A escasos días de las elecciones más grandes de la historia de México, en las que se elegirán 21 mil cargos, estamos frente a políticos cuya principal estrategia es atacarse y culparse los unos a los otros. Apelan a la mala fama de los demás, como si ellos mismos no tuvieran cuentas pendientes de administraciones pasadas. Pero el cinismo y la indolencia con la que la clase política tradicional se dirige a nosotros es responsabilidad compartida de una ciudadanía poco comprometida, que ha sido incapaz de organizarse sin politizar y decir basta.
No queda muy claro si como causa o efecto de esto, vivimos en un país donde la violencia ha dejado de sorprendernos; en el que un niño o una niña de nombre Dante o Camila pueden ser asesinados a plena luz del día sin que nadie lo evite y que además se multiplique por 6 mil Dantes y Camilas en los últimos 5 años; en el que es completamente normal que más de 30 candidatos sean asesinados en una contienda electoral; en el que 57 periodistas hayan sido asesinados en el sexenio de Calderón, 47 en el de Peña y 44 en el de AMLO; en el que, según datos del Inegi en 2023, el homicidio es la primera causa de muerte para las personas de 15 a 44 años, y la quinta en niños de entre 5 y 14 años; en el que en la última década, en promedio, los homicidios sigan rondando los 30 mil casos anuales; en el que los migrantes que transitan por nuestro territorio tienen que pagar a ¨buenos¨ y a “malos” por el “derecho de paso”; en el que en promedio mueren 10 mujeres todos los días por el hecho de ser mujeres, y donde 7 de cada 10 han experimentado algún tipo de violencia en su vida y más de 108 mil han sufrido de violaciones en los últimos 6 años; en el que la inseguridad se ha vuelto la primera causa de migración hacia Estados Unidos; en el que accidentes como la caída de un templete, del Metro, de una escuela, o el incendio de una guardería son casos fortuitos en donde no cabe la negligencia ni la omisión de quienes están al mando, porque son palabras que en nuestro vocabulario de gobernados en un país como México tienen poco valor.
Más allá de quien gane las próximas elecciones, el primer paso será reconocer la descomposición en la que vivimos.

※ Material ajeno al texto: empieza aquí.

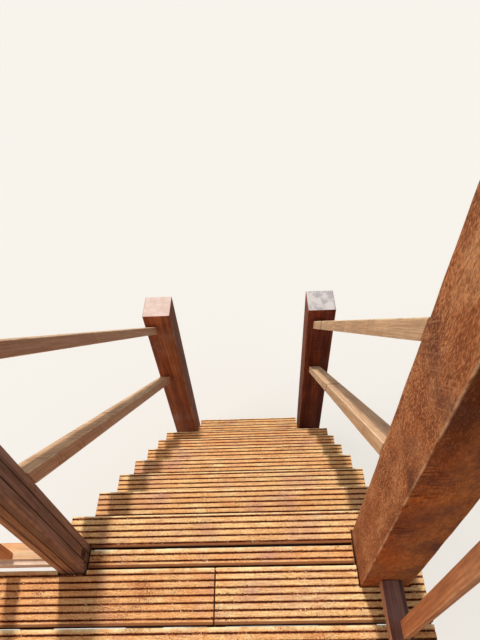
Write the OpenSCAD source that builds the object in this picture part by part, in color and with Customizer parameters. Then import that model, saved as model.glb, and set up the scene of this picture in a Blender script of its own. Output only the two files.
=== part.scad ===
// Open wooden garden stairs of nine treads, leading down from a small raised
// landing with its railings. Sizes in millimetres, Z up, Y runs down the flight.

/* [Flight] */
// Horizontal step from one nosing to the next
going = 164; // [150:1:172]
// Height from one tread to the next
rise = 209; // [195:1:215]
// Length of a tread across the flight
tread_w = 1038; // [1030:1:1120]
// Play left between the eighth tread and each lower post
lower_play = 16; // [8:1:24]
// How far a nosing stands out past its stringer notch
nosing_out = 35; // [32:1:40]

/* [Boards] */
// Thickness of every ribbed board
board_t = 28; // [24:1:32]
// Width of a landing board
wide_board = 145; // [140:1:148]
// Width of a tread board
narrow_board = 95; // [94:1:96]
// Width of the ripped strip behind the top tread
strip_w = 50; // [46:1:52]
// Gap between neighbouring boards
board_gap = 5; // [3:1:6]
// Gap behind the top tread's front board
strip_gap = 7; // [5:1:9]
// Distance from one groove to the next
rib_pitch = 19.2; // [18.5:0.1:19.6]
// Width of a groove at the surface
groove_w = 5; // [4:0.5:6]
// Depth of a groove
groove_d = 3.5; // [2.5:0.5:4.5]
// How much narrower a groove is at its bottom, on each side
groove_taper = 1; // [0.5:0.25:1.5]
// Small bevel along the long edges of a board
board_bevel = 2.5; // [1.5:0.5:3.5]

/* [Stringers] */
// Thickness of a notched stringer
stringer_t = 45; // [40:1:50]
// Wood left under the notches, square to the slope
stringer_throat = 120; // [100:5:150]
// Distance from the middle line to the outer face of a stringer
stringer_out = 361; // [355:1:366]

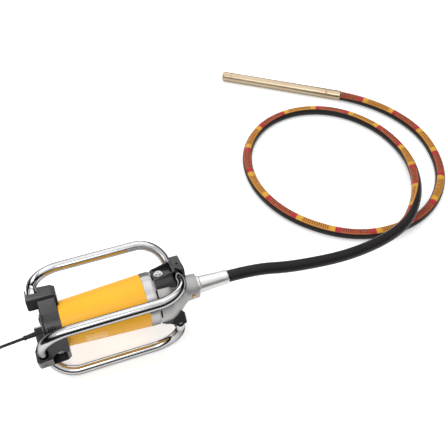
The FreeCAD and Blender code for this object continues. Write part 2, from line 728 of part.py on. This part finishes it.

Nos acostumbramos a modificar nuestras dinámicas sociales, a no salir de noche, a no salir solas, a no dejar a nuestros hijos solos cuando podemos. A vivir en una falsa normalidad que no es normal.
El fin de semana pasado fue el más violento del año, con 280 personas asesinadas en el país. Los Servicios Médicos Forenses están saturados, lo que significa que las personas tienen que sacar número y formarse en los pasillos junto con los cuerpos de sus familiares, esperando que les practiquen la autopsia. Y, por si fuera poco, solamente se denuncian 10.9% de los delitos que tienen lugar, de los cuales además el 95% quedan impunes.
No estamos dispuestos a reconocer que vivimos en un estado fallido porque no nos gusta que nadie nos venga a dictar qué hacer desde afuera, y con justa razón. Pero tampoco exigimos a nuestros gobernantes que rindan cuentas por sus actos ni por sus omisiones.
La constante es que los políticos digan que la culpa es del otro y nadie se responsabilice, pero lo único claro es que los mexicanos mueren violentamente. Entendimos mal la resiliencia, estamos tan acostumbrados, que no se vislumbra el fin del ciclo de la violencia, nos resignamos a ser mexicanos, y nos cuesta imaginar un futuro mejor. Vivimos simplemente esperando a que la desgracia que acecha desde la indolencia de las autoridades no nos toque a nosotros, aunque cada vez esté más cerca.
Inclemente, Octavio Paz sentenció en El laberinto de la soledad que “la indiferencia de un mexicano ante la muerte se nutre de su indiferencia ante la vida”. Como un Atlas latinoamericano, nos hemos sometido a cargar sobre nuestras espaldas la irracionalidad en toda su magnitud.
Esperemos que la clase política tome consciencia y responsabilidad antes de que la violencia nos consuma y la falta de confianza en ellos, tal y como sucedió recientemente en Argentina, empuje a la ciudadanía a optar por cualquier alternativa diferente, por más extrema y perniciosa que sea.